I don’t really have any answers
here—my NM was very much alive and in fine fettle when I went into therapy. She
had another dozen or so years to inflict herself and her maliciousness on me
and the rest of my family. It was clear that there was no love lost between us,
that there never had been. She was a predator and I was her favourite prey—that
began before I can remember (and I can remember a few things back to age 2) and
it continued until after she died, her Will a document of both generosity (to
some) and character assassination ( of others). But I continued processing my
experiences of being her daughter for many years after she died and I found it
was somewhat easier, since I wasn’t constantly fending off new assaults or
trying to integrate her latest inconsistent behaviour into my picture of her.
What was not easier, however, is
the lack of reinforcement after she died. In her last years we had contact once
or twice a year and each time I came away from a visit or put down a letter
from her, my tank was topped up: I was reminded, sometimes forcefully, of why
we were estranged and why we would always be so. Once she died, I found myself
in the amazing space of second-guessing myself, my convictions, my own memories.

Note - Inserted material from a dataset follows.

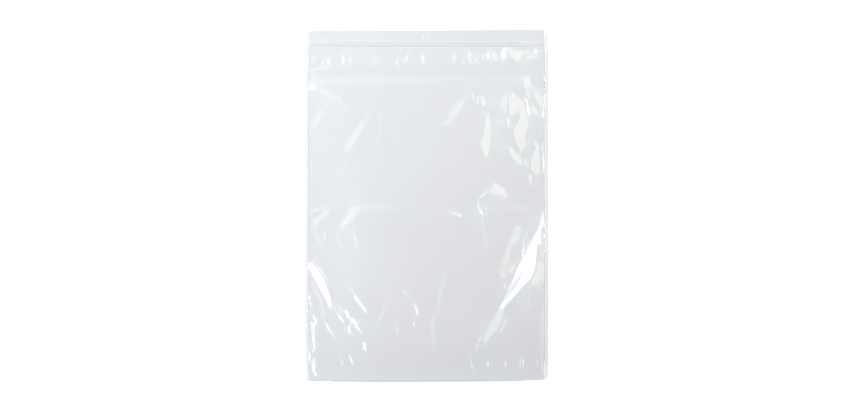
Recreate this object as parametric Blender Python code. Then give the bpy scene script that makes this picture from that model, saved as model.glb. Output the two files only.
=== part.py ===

I became less emotionally engaged (probably due to lack of reinforcing
provocation) and the distance that brought caused me to start thinking of
excuses for her. It was hard, sometimes, to remember just how awful she was to
me. Time may not heal all wounds but it does dull the pain and therein lies the
trap: as the pain dulls, so does your conviction of the need to protect
yourself and that can lead to new pain.
My best advice in this is to
journal. Especially is s/he has died. Write an account of your experiences with
your NP—the experiences that hurt you, why it hurt, how it hurt, what s/he
should have done under those same circumstances. Funny thing, when I did that,
I realized just how much choice she had, how many options she had at her
command, and it made me seriously question why she invariably chose brutality,
both physical and emotional. She did not learn this from her parents—her brothers
confirmed that as well as my experiences of living with them for multiple
summers. Writing things down kept them accessible to me as I puzzled out
seemingly conflicting things: her ability to scream at me and, in half a second,
be speaking sweetly and calmly to a friend on the phone. Write things down so
that you collect the body of evidence that your subconscious will quietly sort
for you, kicking up little “aha!” moments and the occasional big epiphany.
Remember that none of their
behaviour was your fault, it was their choice, and you have never had any power
over their choices. In the long run, it is easier to sort out the dynamics of
the parent who died, leaving a fixed legacy for you to work with, than the
living parent who continues to add insults and injuries, but neither is stress-free.